3. The coupling apparatus of claim 1 further including means for
translating said wedge means to said first position.
4. The coupling apparatus of claim 3 wherein said means for translating
said wedge means to said first position includes a lever having a pivot
and a pair of arms, one of said arms operably coupled to said wedge means
and other of said arms configured to receive energy for translating said
wedge means to said first position.
5. The coupling apparatus of claim 1 further including spaced-apart pairs
of bushings for securing said coupling apparatus to a boom or dipper
stick.
6. The coupling apparatus of claim 1 further including a housing having a
pair of spaced-apart sidewalls, said sidewalls defining said first and
said second throat means.
7. The coupling apparatus of claim 1 wherein said first throat means is
oriented at an angle of 90.degree. to said second throat means.
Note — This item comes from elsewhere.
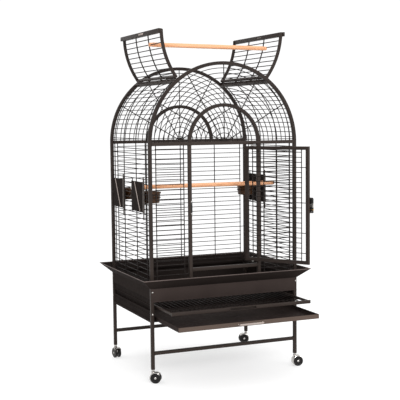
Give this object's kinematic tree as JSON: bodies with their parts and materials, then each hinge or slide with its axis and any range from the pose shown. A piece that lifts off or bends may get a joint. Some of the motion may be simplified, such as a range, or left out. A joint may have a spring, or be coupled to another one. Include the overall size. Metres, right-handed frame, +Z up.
{
  "type": "bird cage on stand",
  "caption": "Arched wire bird cage on a wheeled stand, with an opening roof and play perch, swing door, seed guard, feeders, slide-out grate and tray",
  "frame": {"origin": "On the floor, under the middle of the whole envelope with the door open and the grate and tray pulled out; the cage itself stands 139.5 mm behind it.", "axes": "+Z up; -Y out of the front, where the door is; +X to the right of someone facing the door from inside, which is the hinge side of the door as seen from the front."},
  "size_m": [1.0304, 1.08, 1.9451],
  "materials": {
    "frame_tube": "dark bronze hammered powder coat, satin",
    "wire": "dark bronze powder coat, satin",
    "sheet_steel": "dark bronze powder coat on thin sheet, satin",
    "perch_wood": "plain pale pine dowel, unvarnished",
    "feeder_cup": "dark brown moulded plastic, slight gloss",
    "bright_metal": "bright chrome plate",
    "caster_metal": "bright plated hood and stem",
    "caster_wheel": "black nylon tread, satin",
    "lock_plastic": "black moulded plastic, satin"
  },
  "bodies": {
    "cage": {"base_frame": "frame_tube", "cabinet_back": "sheet_steel", "cabinet_side_left": "sheet_steel", "cabinet_side_right": "sheet_steel", "door_hinge_lower": "frame_tube", "door_hinge_upper": "frame_tube", "door_post_left": "frame_tube", "door_post_right": "frame_tube", "door_sill": "frame_tube", "front_apron": "sheet_steel", "front_fan_mesh": "wire", "front_hoop": "frame_tube", "front_inner_arch": "frame_tube", "front_lower_crossbar": "frame_tube", "front_mesh_left": "wire", "front_mesh_right": "wire", "front_spring_rail": "frame_tube", "inner_perch": "perch_wood", "left_roof_bar": "frame_tube", "left_side_mesh": "wire", "left_vault_mesh": "wire", "rear_fan_mesh": "wire", "rear_hoop": "frame_tube", "rear_inner_arch": "frame_tube", "rear_lower_crossbar": "frame_tube", "rear_mesh": "wire", "rear_spring_rail": "frame_tube", "right_roof_bar": "frame_tube", "right_side_mesh": "wire", "right_vault_mesh": "wire", "seed_guard_front": "sheet_steel", "seed_guard_left": "sheet_steel", "seed_guard_rear": "sheet_steel", "seed_guard_right": "sheet_steel"},
    "door": {"door_frame": "frame_tube", "door_mesh": "wire", "lock_body": "lock_plastic"},
    "door_lock_knob": {"lock_knob": "bright_metal"},
    "left_flap": {"left_flap_frame": "frame_tube", "left_flap_mesh": "wire"},
    "right_flap": {"right_flap_frame": "frame_tube", "right_flap_mesh": "wire"},
    "play_perch": {"top_perch": "perch_wood"},
    "floor_grate": {"grate": "frame_tube"},
    "litter_tray": {"tray": "sheet_steel", "tray_handle": "bright_metal"},
    "feeder_left_rear": {"feeder_door_left_rear": "sheet_steel"},
    "food_cup_left_rear": {"cup_left_rear": "feeder_cup"},
    "feeder_left_front": {"feeder_door_left_front": "sheet_steel"},
    "food_cup_left_front": {"cup_left_front": "feeder_cup"},
    "feeder_right_rear": {"feeder_door_right_rear": "sheet_steel"},
    "food_cup_right_rear": {"cup_right_rear": "feeder_cup"},
    "caster_front_left": {"caster_body_front_left": "caster_metal"},
    "wheels_front_left": {"caster_wheels_front_left": "caster_wheel"},
    "caster_front_right": {"caster_body_front_right": "caster_metal"},
    "wheels_front_right": {"caster_wheels_front_right": "caster_wheel"},
    "caster_rear_left": {"caster_body_rear_left": "caster_metal"},
    "wheels_rear_left": {"caster_wheels_rear_left": "caster_wheel"},
    "caster_rear_right": {"caster_body_rear_right": "caster_metal"},
    "wheels_rear_right": {"caster_wheels_rear_right": "caster_wheel"}
  },
  "joints": [
    {"name": "door_hinge", "type": "hinge", "parent": "cage", "child": "door", "pos_m": [0.165, -0.2075, 0.97], "axis": [0, 0, 1], "range_deg": [-125, 25]},
    {"name": "door_lock_turn", "type": "hinge", "parent": "door", "child": "door_lock_knob", "pos_m": [0.37874, -0.50037, 0.99], "axis": [0.8192, 0.5736, 0], "range_deg": [-90, 0]},
    {"name": "play_perch_lift", "type": "slide", "parent": "cage", "child": "play_perch", "axis": [0, 0, 1], "range_m": [0, 1.7]},
    {"name": "left_flap_hinge", "type": "hinge", "parent": "cage", "child": "left_flap", "pos_m": [-0.28231, 0.1395, 1.67369], "axis": [0, 1, 0], "range_deg": [0, 88]},
    {"name": "right_flap_hinge", "type": "hinge", "parent": "cage", "child": "right_flap", "pos_m": [0.28231, 0.1395, 1.67369], "axis": [0, -1, 0], "range_deg": [0, 90]},
    {"name": "grate_slide", "type": "slide", "parent": "cage", "child": "floor_grate", "axis": [0, 1, 0], "range_m": [-0.1, 0.23]},
    {"name": "tray_slide", "type": "slide", "parent": "cage", "child": "litter_tray", "axis": [0, 1, 0], "range_m": [-0.1, 0.325]},
    {"name": "feeder_left_rear_hinge", "type": "hinge", "parent": "cage", "child": "feeder_left_rear", "pos_m": [-0.4455, 0.26045, 1.02], "axis": [0, 0, 1], "range_deg": [0, 100]},
    {"name": "cup_left_rear_lift", "type": "slide", "parent": "feeder_left_rear", "child": "food_cup_left_rear", "axis": [0, 0, 1], "range_m": [0, 0.12]},
    {"name": "feeder_left_front_hinge", "type": "hinge", "parent": "cage", "child": "feeder_left_front", "pos_m": [-0.4455, -0.08355, 1.02], "axis": [0, 0, 1], "range_deg": [0, 100]},
    {"name": "cup_left_front_lift", "type": "slide", "parent": "feeder_left_front", "child": "food_cup_left_front", "axis": [0, 0, 1], "range_m": [0, 0.12]},
    {"name": "feeder_right_rear_hinge", "type": "hinge", "parent": "cage", "child": "feeder_right_rear", "pos_m": [0.4455, 0.20745, 1.02], "axis": [0, 0, -1], "range_deg": [0, 100]},
    {"name": "cup_right_rear_lift", "type": "slide", "parent": "feeder_right_rear", "child": "food_cup_right_rear", "axis": [0, 0, 1], "range_m": [0, 0.12]},
    {"name": "caster_front_left_swivel", "type": "hinge", "parent": "cage", "child": "caster_front_left", "pos_m": [-0.4445, -0.1905, 0.07], "axis": [0, 0, 1], "continuous": true},
    {"name": "caster_front_left_roll", "type": "hinge", "parent": "caster_front_left", "child": "wheels_front_left", "pos_m": [-0.43093, -0.19898, 0.03], "axis": [0.5299, 0.848, 0], "continuous": true},
    {"name": "caster_front_right_swivel", "type": "hinge", "parent": "cage", "child": "caster_front_right", "pos_m": [0.4445, -0.1905, 0.07], "axis": [0, 0, 1], "continuous": true},
    {"name": "caster_front_right_roll", "type": "hinge", "parent": "caster_front_right", "child": "wheels_front_right", "pos_m": [0.46015, -0.19383, 0.03], "axis": [0.2079, 0.9781, 0], "continuous": true},
    {"name": "caster_rear_left_swivel", "type": "hinge", "parent": "cage", "child": "caster_rear_left", "pos_m": [-0.4445, 0.4695, 0.07], "axis": [0, 0, 1], "continuous": true},
    {"name": "caster_rear_left_roll", "type": "hinge", "parent": "caster_rear_left", "child": "wheels_rear_left", "pos_m": [-0.44311, 0.45356, 0.03], "axis": [0.9962, 0.0872, 0], "continuous": true},
    {"name": "caster_rear_right_swivel", "type": "hinge", "parent": "cage", "child": "caster_rear_right", "pos_m": [0.4445, 0.4695, 0.07], "axis": [0, 0, 1], "continuous": true},
    {"name": "caster_rear_right_roll", "type": "hinge", "parent": "caster_rear_right", "child": "wheels_rear_right", "pos_m": [0.42874, 0.47228, 0.03], "axis": [-0.1736, -0.9848, 0], "continuous": true}
  ],
  "couplings": [
    {"joint": "left_flap_hinge", "follows": "play_perch_lift", "rad_per_m": 0.9034},
    {"joint": "right_flap_hinge", "follows": "play_perch_lift", "rad_per_m": 0.9239}
  ]
}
8. The coupling apparatus of claim 1 further including means for adjusting
said second position of said wedge means relative to said second throat
means.
9. A coupling apparatus comprising, in combination,
first throat means for engaging a first crossbar,
second throat means for engaging a second crossbar parallel to and spaced
from said first crossbar,
wedge means disposed for linear translation between a first position in
which said second crossbar may be translated into and out of said second
throat means and a second position in which said second crossbar is
retained in said second throat means, said wedge means including a surface
for engaging said second crossbar and seating said second crossbar in said
second throat when said wedge means is in said second position,
means for translating said wedge means toward said first position, and
compression spring means for biasing said wedge means toward said second
position.
10. The coupling apparatus of claim 9 further including means for
maintaining said wedge means in said first position and pawl means
disposed for engagement by the second crossbar for translating said latch
means to release said retaining means.
11. The coupling apparatus of claim 9 wherein said means for translating
said wedge means to said first position includes a lever having a pivot
and a pair of arms, one of said arms operably coupled to said wedge means
and other of said arms configured to receive energy for translating said
wedge means to said first position.
12. The coupling apparatus of claim 9 wherein said means for translating
said wedge means is a piston disposed in a cylinder.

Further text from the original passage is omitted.